Several of Zheng’s drawings were also included in his 2021 exhibition at Hong Kong’s Kadoorie Farm and Botanic Garden, titled Life is hard. Why do we make it so easy? Alongside the drawings, the show featured a selection of living installations: large bamboo sculptures of the words from the exhibition title, each covered in living orchids. Zheng installed these sculptures in a forest, hanging some pieces high in the canopy, so viewers had to inspect the treetops to find all the artworks. This unusual set-up encouraged deep contemplation of the forest itself, while also posing questions about where the art ended and where nature began. Forests, Zheng has previously suggested, are more interesting than any art humans can create.
More than 130 orchid species local to Hong Kong were grown on the installations under the supervision of Stephan Gale, a senior ecologist at Kadoorie Farm. The exhibition was accompanied by a guidebook co-written with Gale that gave detailed scientific information about the life cycles of orchids. But Zheng wants to do more than teach gallery-goers about the science of plants – he wants people to connect with nature emotionally, and sometimes even physically.
All the dancers in the film he is showing in Venice are naked. His most famous work, Pteridophilia, a 12-part video piece, features naked men caressing, licking and gyrating against ferns in a forest in Taiwan. “A friend in college said that there’s one way to get to know someone very quickly – to have sex with that person,” says Zheng. “That stuck with me. I was doing a residency in Taiwan in 2016 and I was doing research into the local history of ferns in Taiwan, but I thought it was too intellectual. I needed a way to get to know these plants emotionally and bodily. And what the friend said in college came to my mind. So, I thought, let’s try it and see if it helps us to get to know the plants. And I think it did.” Zheng believes that the more ways people interact with plants—physically, emotionally and mentally—the better we will understand them, and the more likely we will be to protect them.
Although the idea of having sex with plants might seem amusing, repulsive or even immoral—one museum in Switzerland refused to show Pteridophilia—Zheng’s videos are just the latest in a long line of artworks that explore bodily connection with nature.
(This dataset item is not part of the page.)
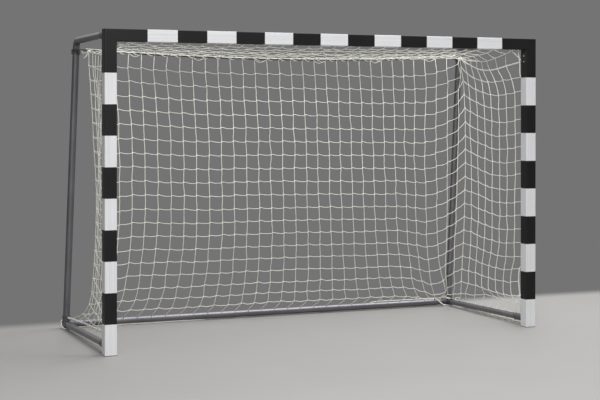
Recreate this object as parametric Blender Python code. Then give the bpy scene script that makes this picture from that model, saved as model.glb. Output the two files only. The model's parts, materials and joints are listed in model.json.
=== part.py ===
"""Free-standing indoor handball goal: striped aluminium front frame, tubular rear frame, ropes and net.

Metres, +Z up. X runs across the goal and Y from the mouth to the rear. Every size below is measured from the
front face of the posts (Y = 0), the middle of the mouth (X = 0) and the floor (Z = 0). One empty then shifts
the whole goal forward by half its depth, so that its origin is under the middle of its box.
"""

import math

import bmesh
import bpy
from mathutils import Matrix, Vector

# Mouth and square profile
MOUTH_WIDTH = 3.000
MOUTH_HEIGHT = 2.000
PROFILE = 0.080
PROFILE_RADIUS = 0.005
PROFILE_WALL = 0.0025
SLOT_OPENING = 0.011
SLOT_LIP = 0.003
CAVITY_WIDTH = 0.020
CAVITY_DEPTH = 0.008
CORNER_STRIPE = 0.280
STRIPE = 0.200

# Clearances: between faces that touch, and round a tube or shank in its bore
GAP = 0.0003
BORE_CLEARANCE = 0.0004

# Rear frame, on the axes of its tubes
HOOP_TUBE = 0.048
SIDE_RAIL_TUBE = 0.042
REAR_RAIL_TUBE = 0.048
TUBE_WALL = 0.002
ARM_DROP = 0.030
ARM_REAR_DEPTH = 1.060
ARM_REAR_HALF_WIDTH = 1.517
BEND_RADIUS = 0.065
CORNER_HALF_WIDTH = 1.541
CORNER_DEPTH = 1.285
CORNER_HEIGHT = 0.033
RAIL_FRONT_HEIGHT = 0.056
TUBE_SIDES = 24
BEND_STEPS = 6

# Cast sockets that hold the tubes
SOCKET_WALL = 0.0035
SOCKET_RIM = 0.0015
SOCKET_RIM_LENGTH = 0.010
POST_SOCKET_LENGTH = 0.135
POST_SOCKET_FLOOR = 0.002
CORNER_SOCKET_LENGTH = 0.062
CORNER_SETBACK = 0.032
HUB_RADIUS = 0.029
HUB_RINGS = 9
FLANGE_WIDTH = 0.070
FLANGE_THICKNESS = 0.006
FLANGE_MARGIN = 0.0295
FLANGE_REACH = 0.105

# Fasteners
BOLT_SHANK = 0.008
BOLT_HEAD_WIDTH = 0.013
BOLT_HEAD_HEIGHT = 0.0053
BOLT_OFFSETS = (0.048, 0.085)
NUT_BAR_THICKNESS = 0.006
NUT_BAR_END = 0.014
SCREW_SHANK = 0.006
SCREW_HEAD = 0.011
SCREW_HEAD_HEIGHT = 0.003
SCREW_REACH = (0.125, 0.165)
SCREW_DEPTH = 0.034
GRUB_DIAMETER = 0.008
GRUB_PROUD = 0.0008
HOLE_SIDES = 10

# Inner and lower pieces
CONNECTOR_ARM = 0.190
CONNECTOR_WALL = 0.006
PLUG_FLANGE = 0.003
PLUG_HEIGHT = 0.040
PLUG_CHAMFER = 0.003
FOOT_RADIUS = 0.020
FOOT_THICKNESS = 0.0035
FOOT_STEM_RADIUS = 0.005
FOOT_STEM_HEIGHT = 0.010

# Hook strips in the net grooves
HOOK_PITCH = 0.200
HOOK_WIDTH = 0.008
HOOK_THICKNESS = 0.004
HOOK_GAP = 0.0095
HOOK_LIP = 0.012
STRIP_THICKNESS = 0.0025
POST_HOOK_LOW = 0.240
POST_HOOK_DROP = 0.160
BAR_HOOK_MARGIN = 0.150
STRIP_OVERHANG = 0.030

# Ropes
TIE_ROPE = 0.010
TIE_TURNS = 3
TIE_TURN_STEPS = 16
TIE_PITCH = 0.011
TIE_DROP = 0.062
TIE_SAG = 0.054
TIE_BOW = 0.140
EDGE_ROPE = 0.008
EDGE_ROPE_LOW = 0.180
EDGE_ROPE_CLEARANCE = 0.045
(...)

Some of these pieces have been made to titillate viewers—for example Hokusai’s 1814 print The Dream of the Fisherman’s Wife, which features a woman in an embrace with an octopus—but others have used sexual or romantic imagery to promote environmental protection.
In the early 2000s, the American artists Annie Sprinkle and Beth Stephens began a series of performances in which they married places such as the Appalachian Mountains in the US and Lake Kallavesi in Finland to encourage viewers to think of the Earth as they would a partner—someone whose life is intimately entwined with yours, who supports you through good times and bad, and who deserves your devotion in return. In a conversation Bo had with Sprinkle and Stephens, which was recorded for the book The Routledge Companion to Contemporary Art, Visual Culture, and Climate Change, Bo said of their work and his own: “It’s about sexuality, but it’s also about love.”
Zheng’s love for nature is accompanied by fear. “I don’t know if art is a powerful way to make people think about ecological issues, but it’s one of the tools,” he says. “I don’t know if any tool is powerful enough right now. Increasingly I see humans as an evolutionary path that may come to a dead end pretty soon. But having said that, I think it’s morally wrong if we drag massive numbers of other lives with us into extinction.”
So Zheng keeps working, hoping that his work will make some people think more deeply about their relationship with nature. After the Venice Biennale, he is returning to Sweden to make the next chapter of his video work in collaboration with the centuries-old pine trees. And every day, wherever he is in the world, he will keep going for a walk to discover and draw the plants around him. “There are plants everywhere. If I can’t go into a forest, I’ll draw some weeds in the city,” he says. “I hope that project continues as long as I live.”